Spotlight on Northern Ireland
With its beautiful coastline, engineering heritage and famous hospitals, Northern Ireland has nurtured and produced several important nurse leaders.
After the 1914-18 war Miss AE Musson, a noted member of both the early RCN and the General Nursing Council, became the Assistant and then Assistant Matron at the Royal Victoria Hospital in Belfast. Miss Musson also became the first RCN Committee Chair of Northern Ireland in 1943.
Dr Mona Grey (1910-2009) was born and brought up in India, and trained at the London Hospital, but she made Northern Ireland her home, becoming an inspirational leader whose vision and commitment to nurse education led to the RCN establishing a permanent office and teaching centre in Belfast.

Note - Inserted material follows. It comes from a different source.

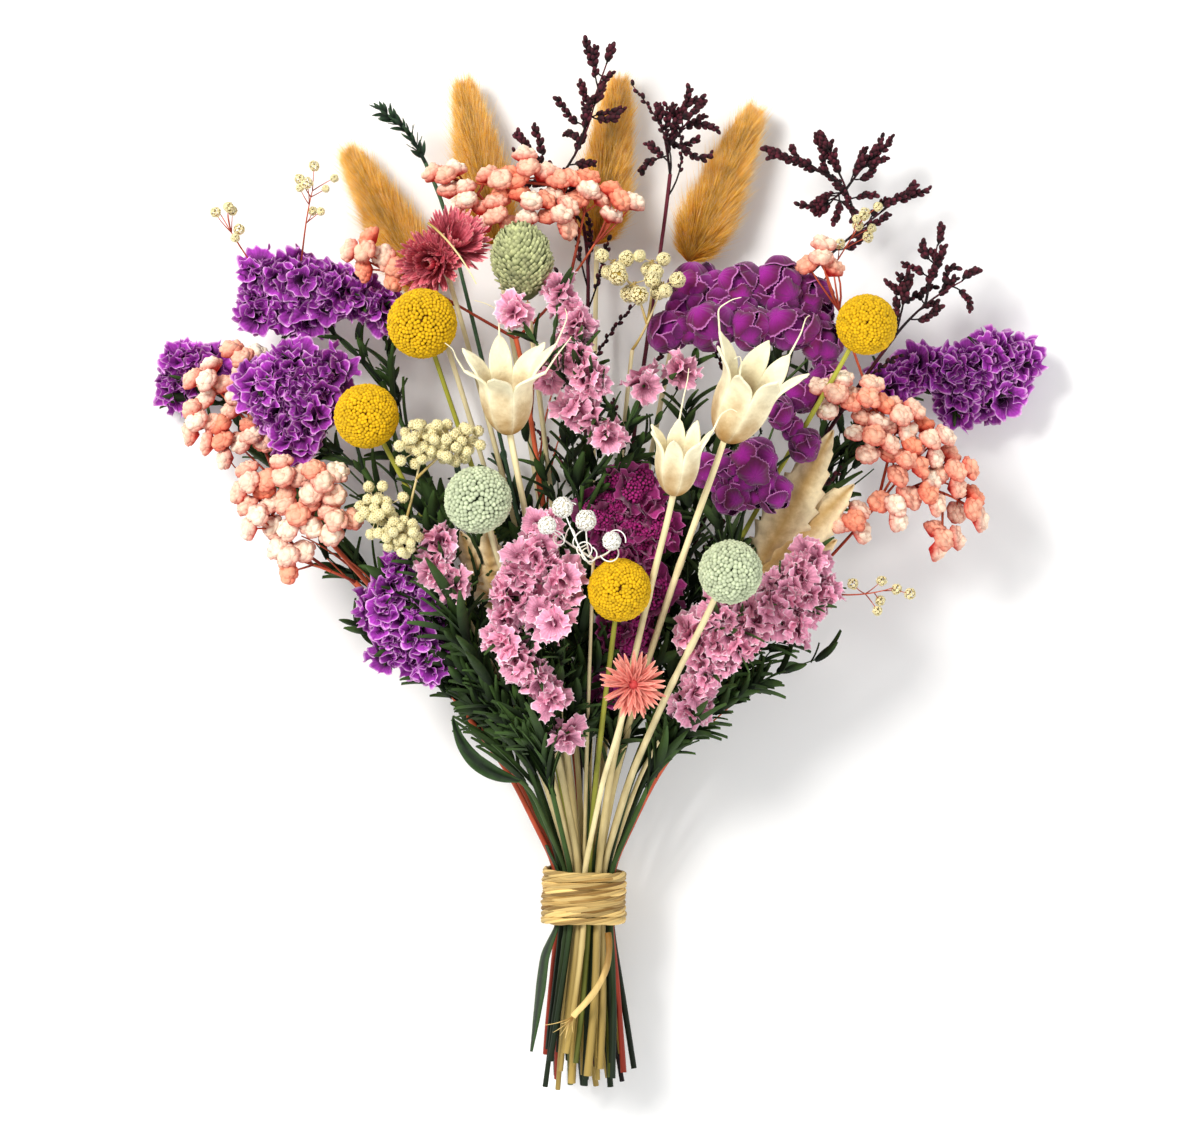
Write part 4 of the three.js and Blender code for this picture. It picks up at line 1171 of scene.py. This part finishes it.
for number in (1, 2):
    node = f"magenta_globe_{number}"
    line, tufts = spray_of(node)
    stalks, routes = spray_stalks(line, tufts, SPRAY_STEM, 0.0008)
    stalks.append(green_blades(line, 14, 0.014, 0.030, width=0.07, slant=0.3))
    stalks += side_twigs(line, 18, 0.025, 0.070, leaves=9, slant=0.42)
    build(node + "_stalks", stalks, green_skin, node)
    heads = []
    for middle, radius in filled_in(tufts, 0.003):
        heads.append(round_core(middle, radius * 0.6, 0.2))
        spots = sphere_spots(LOBES_PER_TUFT)[rng.permutation(LOBES_PER_TUFT)]
        spots = unit(spots + rng.normal(0, 0.16, spots.shape))
        ways = unit(spots + rng.normal(0, 0.22, spots.shape))
        for spot, way in zip(spots, ways):
            place = middle + spot * radius * rng.uniform(0.46, 0.78)
            size = radius * rng.uniform(0.50, 0.68)
            heads.append(stamp(lobe_shape(), place[None], way[None], size))
    build(node + "_lobes", heads, globe_skin, node)

# ---------------------------------------------------------------- Velvet plume
# A deep magenta plume inside the bunch. Folded velvet crests stand over a pile of tiny
# bead-like flowers, painted almost black between them as painted shade.
PLUME_BEAD = 0.00075
PLUME_BEADS = 110  # on each small cushion
CUSHIONS = 9  # in each tuft
CREST = 0.0080
CREASES = ((3, 0.8), (5, 0.5), (11, 0.3))

# Beaded nap: matt, painted nearly black between the beads as painted shade.
plume_skin = plant_finish(
    "beaded_velvet", 0x36021C, 0xA42474, roughness=0.85, mottle=2.0, relief=0.4, spread=0.4,
    turn_at=0.5,
)
line, tufts = spray_of("velvet_plume")
stalks, routes = spray_stalks(line, tufts, SPRAY_STEM, 0.001)
stalks.append(green_blades(line, 16, 0.016, 0.034, width=0.07, slant=0.3))
stalks += side_twigs(line, 26, 0.030, 0.100, leaves=9, slant=0.32)
build("velvet_plume_stalks", stalks, green_skin, "velvet_plume")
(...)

Dr Grey was also an entrepreneur, securing patronage to support many RCN activities, and in later years she herself became a generous patron to nursing scholars and nursing history. She had a sense of occasion, panache and creativity which she continued to demonstrate well into her 90s.
Autumn events
Veteran BBC broadcaster Walter Love will pay tribute to Mona Grey at the annual Northern Ireland History of Nursing Society conference this autumn.
Also this autumn Professor Ann Marie Rafferty, Dean of the Florence Nightingale School of Nursing and Midwifery, is giving the Winifred Raphael Memorial Lecture hosted by the RCN Research Society in Belfast on 27 October at the Wellington Park Hotel. Professor Rafferty has chosen a historical analysis of the nursing workforce and health outcomes as her focus.